In the decision between Azure and AWS, there isn’t a one-size-fits-all solution. Both platforms provide extensive cloud services and strong security features. The choice depends on your business requirements, budget, and IT resources. Opt for Azure if you seek a cost-effective option for smaller workloads. On the other hand, choose AWS for a more scalable and robust solution for larger workloads.
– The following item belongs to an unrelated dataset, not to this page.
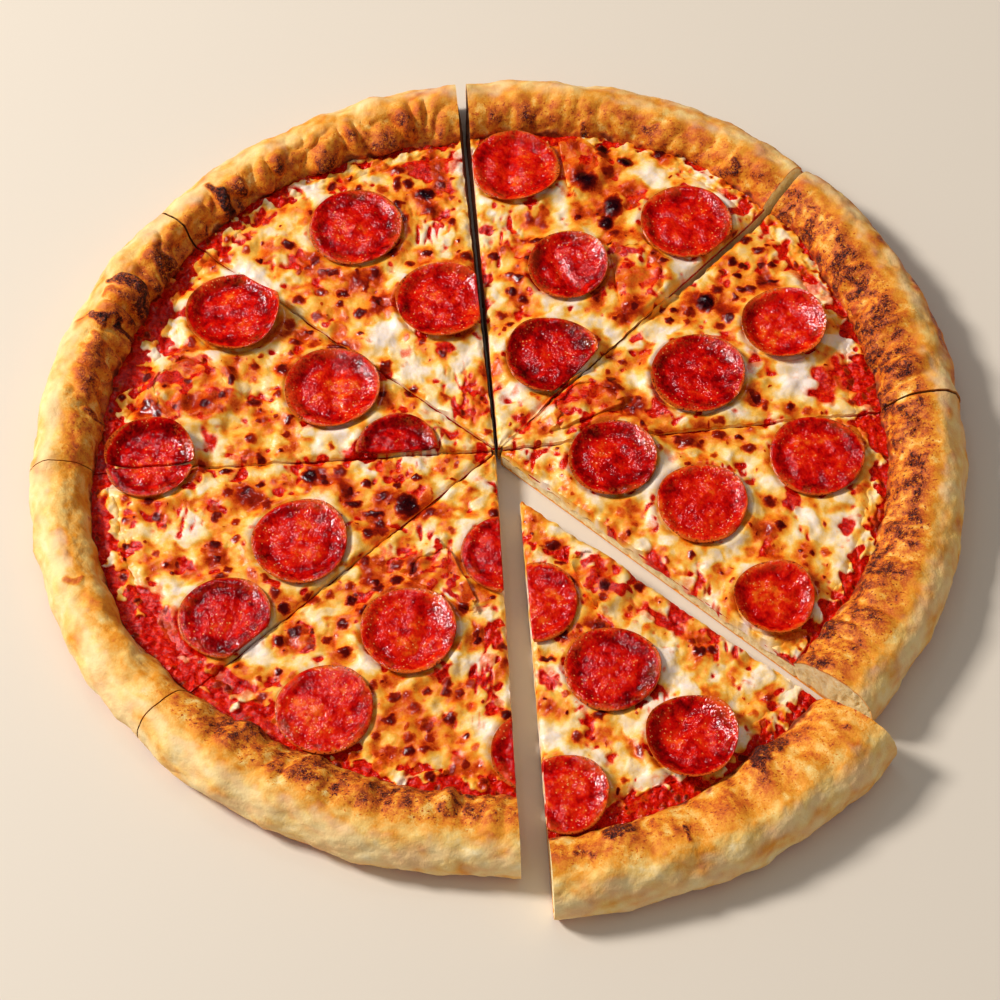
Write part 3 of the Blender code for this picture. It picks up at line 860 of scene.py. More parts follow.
# Char on the rim: photo column and row, length, width, turn, strength
CHAR = (
    (222, 199, 19, 8, -38, 1.0),
    (166, 264, 22, 15, -35, 0.75), (192, 282, 12, 8, -40, 0.9),
    (158, 287, 16, 5, -45, 0.6),
    (124, 290, 20, 6, -25, 0.85), (142, 302, 14, 6, -50, 0.9), (120, 302, 14, 5, -20, 0.62),
    (100, 324, 22, 5, -10, 0.8), (120, 328, 16, 5, -20, 1.0), (134, 346, 6, 16, 20, 0.7),
    (98, 352, 16, 9, 10, 0.62),
    (90, 370, 6, 12, 0, 0.62), (105, 392, 8, 8, 0, 0.6), (97, 414, 16, 7, -10, 0.7),
    (116, 402, 8, 6, 0, 0.62),
    (838, 335, 12, 10, 0, 0.75), (862, 322, 30, 18, -30, 0.5), (884, 345, 24, 14, -50, 0.52),
    (812, 330, 6, 8, 0, 0.8), (733, 163, 8, 5, -30, 0.75), (674, 147, 8, 5, 0, 0.7),
    (653, 140, 7, 4, 0, 0.6), (583, 127, 9, 5, -20, 0.75),
    (860, 568, 16, 12, 0, 0.66), (832, 622, 9, 7, 0, 0.75),
    (757, 751, 17, 15, 10, 1.0), (775, 742, 10, 9, 30, 0.75), (777, 727, 14, 8, -20, 0.62),
    (849, 727, 5, 5, 0, 0.8), (618, 829, 15, 8, 0, 0.85),
    (690, 837, 5, 5, 0, 0.9), (586, 855, 7, 5, 0, 0.7),
    (249, 718, 13, 9, 0, 0.85), (229, 715, 6, 5, 0, 0.8), (300, 775, 12, 9, 20, 0.62),
    (322, 766, 7, 6, 0, 0.75), (360, 782, 10, 14, 0, 0.55), (424, 788, 18, 12, 0, 0.55),
    (472, 813, 9, 7, 0, 0.7), (488, 794, 6, 6, 0, 0.65),
    (73, 584, 6, 5, 0, 0.6),
    (895, 480, 26, 10, 80, 0.5), (905, 430, 18, 8, 80, 0.45),
)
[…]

It’s crucial to thoroughly evaluate your options and select the cloud platform that aligns best with your business needs.


What is AWS?

AWS is a child company of Amazon, which was officially launched in 2006. AWS provides on-demand cloud computing platforms and APIs to various individuals, companies, and organizations, including governments, on a charged subscription basis

What is Azure?

Azure Cloud, developed by Microsoft, was introduced in 2010 (originally named Windows Azure).It is a cloud service created, managed, and maintained by Microsoft for building, testing, and deploying applications and services through data centers that are directly managed by Microsoft.

Why is AWS popular than Azure?

With nearly four years of greater operational experience than Azure, AWS possesses greater resources, infrastructure, and highly scalable services compared to Azure. Importantly, during Azure’s efforts to catch up, Amazon had the advantage of expanding its cloud infrastructure by adding more servers and take advantage of cost efficiencies as it scales up its operations

How does pricing differ between AWS and Azure?

AWS adopts a pay-as-you-go model, charging per hour. In comparison, Azure charges per minute. Azure has monthly commitment options, a free tier, and Low Priority VMs. Both platforms vary pricing by region. The choice depends on usage patterns and budget considerations.